It is the month of one of the most important festivals of India - DIWALI (Deepavali, Devali etc.) We Indians celebrate the festival with great pomp and show. New clothes, bonus cheques, sweets and savories that can bring any dieting-guru to their knees! (This day can single-handedly account for the entire pollution of India! Say NO to fire-crackers! Adopt a green Diwali! ☺)
If I have to get into the history of Diwali, then one post wouldn't be enough. There are multiple stories as to why we celebrate this festival. But like every other festival, this signifies the triumph of good over evil. There are different versions of the story in different parts of India. You can read about it here.

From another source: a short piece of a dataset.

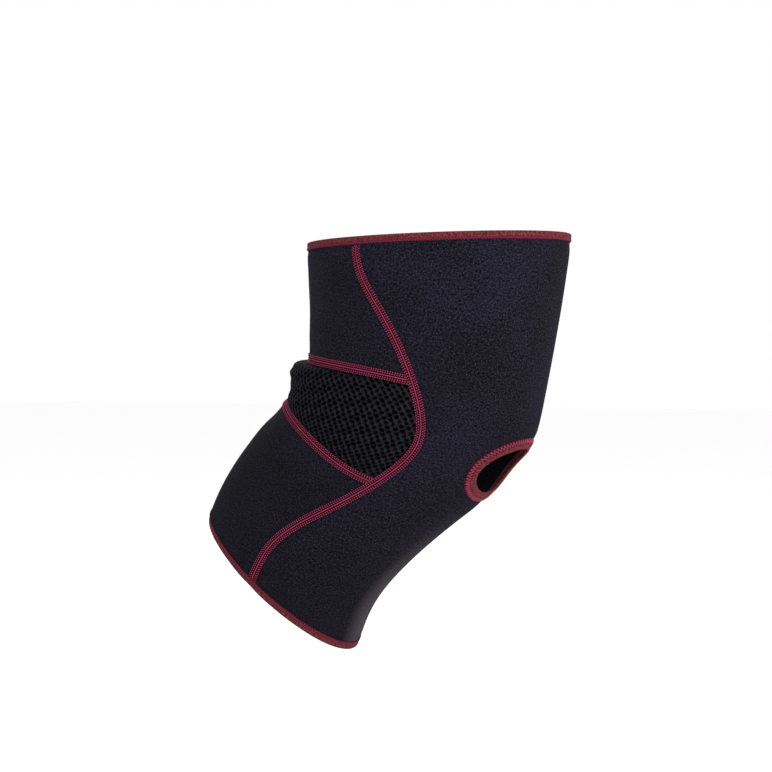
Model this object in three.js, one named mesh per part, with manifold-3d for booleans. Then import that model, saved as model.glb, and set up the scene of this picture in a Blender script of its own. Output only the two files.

So, that brings us to what's cooking in my kitchen! ☻ In every house, at least 1 sweet & 1 savory is made during this time of the year. Now, being from a typical TamBrahm (a cool name for the Tamil Brahmins) family, I couldn't try out snacks that would make my kollu-paatis & thaathaas (great grandparents) turn in their graves! (uhh.. Okay, I'm pretty sure they were burnt & not buried. :-| Well, You get what I wanna say, right? :-P) (read: Waffles, Muffins, Cookies & anything that doesn't have the typical *u* attached to its name: like murukku, manankombu etc. - only people familiar with the south-Indian languages can get this) Am I getting carried away by the TamBrahm stuff again? I'm sorry! :-D
Well, let's just say that as usual, I bowed down to my Amma's (mother) wish and made (or rather, assisted!) something which we've been making for every Diwali so far : Mixture. It is just the name for a savory in which we make various snacks and then mix them all up & garnish them. I’m finally posting the recipe for which I posted the previous 3 posts (Boondi, Oma Podi & Maida Biscuit) for… There are no hard & fast rules for this one. Just get the snacks you love & mix them up! :-P Well, it is a little more than just mixing. Read on.
I’m mixing the following goodies to make this yummy mixture:-
§ Oma Podi
§ Fried Cornflakes
§ Fried Rice Flakes
§ Fried Peanuts
§ Fried Curry Leaves
You’ve got to give the mixture a good dry garnish. Otherwise, it just tastes simple. The garnish that we’ve used is straight from my Kumbakonam Kollu Paati’s Kitchen! (My great grandmom’s place ☻) This recipe has been used by very many generations and each time, it is a success. In fact, this time, it came out even better than the store-bought kind! I even heard a lady who came to our house for Golu ask “Where did you buy it from?” :-D So, you can be sure that this recipe can never go wrong! We made every single thing in the recipe from scratch. But if you cant or don’t want to, you can go ahead and just buy them from any Indian store!
What you need – (to make 12 cups)
Cornflakes – 1 cup
Rice Flakes / Thin Poha – 1 cup
Peanuts – 1 cup
Curry leaves – ½ cup
Salt – to taste (2 tablespoons) [[don’t use too much salt as the savories already have salt]]
Red Dried Chilies – 2
Oil – for garnish & deep fry
** You can make/buy all these the previous day**
1) Make the Boondi.
2) Add into a large vessel / mixing bowl
3) Make the Oma Podi | Sev
4) Add into the mixing bowl. Use your hands to crush the oma podi to get small vermicelli (sprinkle) shaped snack.
5) Make the Maida Biscuit
6) Add into the mixing vessel & mix well.
7) Fry peanuts well for about 1-2 minutes.
8) Add to the mixing bowl & mix well.
9) Fry the cornflakes for about 10 -2-seconds. Make sure you don’t over-fry them. Remove on a paper.
10) Add to the mixing vessel & give it a good mix.
11) Fry/Dry Roast the Rice Flakes / Poha. Remove on a paper
12) Add to the mixing vessel & mix.
13) Fry curry leaves.
14) Add to the mixing vessel.
For the Garnish -
1) Heat 2 teaspoons oil & fry the chilis well.
2) In a blender, grind it to a coarse powder.
3) Add Salt & mix.
Getting it together –
1) Add the garnish to the mixing vessel.
2) Mix well
* Since we made large quantities, we had to lay a paper on the ground, put the entire mixture on the floor & mix it thoroughly. But if you are making less, you can directly mix it in the vessel.